Resident Evil 4‘s trick is the adaptive difficulty. The better at playing the game you are, the harder it gets. If you start dying, the game will become easier. No matter your skill level, the game will accommodate you. It could be easy to execute a system like this poorly, but the game does a great job of making it mostly subtle. When you’re playing well, you may notice an increase in enemies and fewer resources, but no scenario ever feels impossible to beat.
There’s also the campy but entertaining story to uncover as you play. Nothing in it is going to make you reflect deeply upon your life or whatnot, but it’s a story worth bringing out the popcorn for. All the characters are memorable, even if hearing Ashley shout “Leon! help!” can get a little grating on the ears. Dialogue can get quite cheesy and that’s what is endearing about it. Overall, the story makes for a fun time that fits the pace of the game well.
Still Worth Playing Despite the Remake
I’m very much looking forward to the Resident Evil 4 remake. It’s up there with some of my most anticipated games of 2023. I enjoy most RE Engine Resident Evil games, even if the Resident Evil 3 remake fell a little short. I may believe that Code: Veronica is a little more deserving of a remake than RE4, but I think I’ll still have a great time. As long as the remake can establish an identity that complements the original game, I’m sure it will be more than worthwhile.

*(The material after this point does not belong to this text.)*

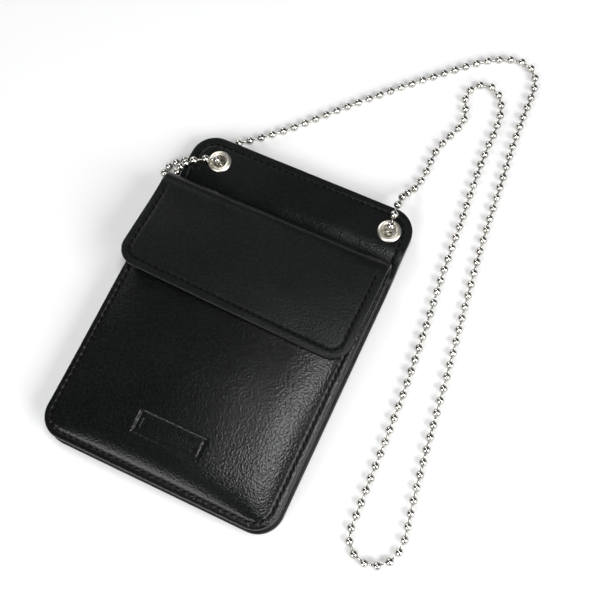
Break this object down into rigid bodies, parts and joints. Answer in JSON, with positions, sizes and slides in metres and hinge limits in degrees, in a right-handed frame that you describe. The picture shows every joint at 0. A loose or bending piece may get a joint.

However, the original will always be a safe bet for a fun, campy gaming session. If you can play this on Switch or Steam Deck, I highly recommend it as a great portable title. After you beat the main story, you’ll unlock The Mercenaries, a mode that is a perfect fit for handheld play. It’s fast, action-packed, and addictive. It’s no wonder why Capcom eventually brought the mode to 3DS as a standalone game.
While the RE4 remake may end up being a superb title, the original game will always remain iconic. It’s a historically important release that remains fun to play to this day. After completing the game, it becomes understandable why Capcom would choose to take the series in an action-focused direction for a while. For the most part, Resident Evil 4 has stood the test of time. Before the remake launches, I strongly recommend giving this a play. Old fans can still have a blast on a repeat playthrough, and new fans may be in for a pleasant surprise.